No faltan jueces peores que fiscales, como Charles Laughton en «El proceso Paradine», de Alfred Hitchcock, que desconfiaba de los jueces tanto como un español de esta monarquía; o pintorescos como o Willys Bouchey en «El sargento negro», de John Ford (que hizo también el retinto entrañable de un juez rural en «El juez Priest»), quien tenía corno fiscal en el consejo de guerra a un atribulado Carleton Young; o el muy humano Spencer Tracy (y como miembro del tribunal, a otro secundario indispensable de los «westerns», Ray Tal) en «Vencedores y vencidos», de Stanley Kramer, juicio en el que actuaba como fiscal un apasionado y democrático Richard Widmark; o el juez Harvey interpretado por Lewis Stone en la serie de comedias familiares protagonizadas por Mickey Rooney haciendo de niño antes de que se descubriera que era enano.

De los fiscales, tal vez el mejor (es decir, el peor para el acusado), es Raymond Burr en «Un lugar en el sol» de George Stevens.
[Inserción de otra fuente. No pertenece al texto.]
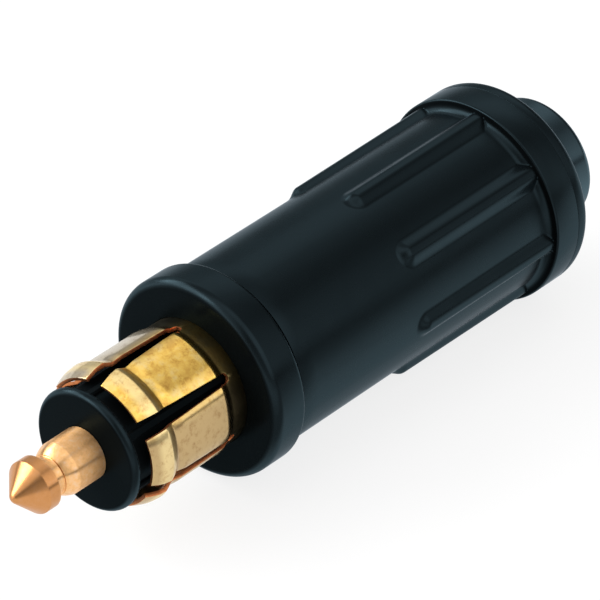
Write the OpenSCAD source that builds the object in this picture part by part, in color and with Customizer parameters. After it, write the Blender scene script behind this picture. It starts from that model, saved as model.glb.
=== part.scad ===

Burr es el actor más jurídico de la historia del cine, por sus posteriores interpretaciones de «Perry Mason» e «Ironside», pero antes había sido un malo redomado en «Una pistola al amanecer» de Tourneur, «Mara Maru» de Gordon Douglas y «La ventana indiscreta» de Hitchcock: es decir, había sido cocinero antes que fraile, estafador y asesino antes que fiscal y abogado defensor. Y tenemos, en fin, al fiscal insaciable e implacable de «Más allá de la duda», de Fritz Lang, un director que confiaba aún menos en la justicia que Hitchcock. En fin, habría sido magnífico que Gerardo Herrero hubiera escrito un erudito estudio sobre los fiscales en el cine. Material no le faltaba.

De mi última conversación con él recuerdo que reparó el honor de Claire Bloom, a quien yo comparé con aquellas chicas agradables pero algo insulsas (Ann Blyth, Bella Darvi, Denise Darcel, Lizabeth Scott) del technicolor de los primeros años cincuenta. No, Claire Bloom era otra cosa, me recordó, había interpretado a Shakespeare, había hecho un gran papel en «El espía que surgió del frío», de Ritt. No saben ustedes la confianza que da que le corrija a uno un fiscal sin que la corrección vaya seguida de sentencia.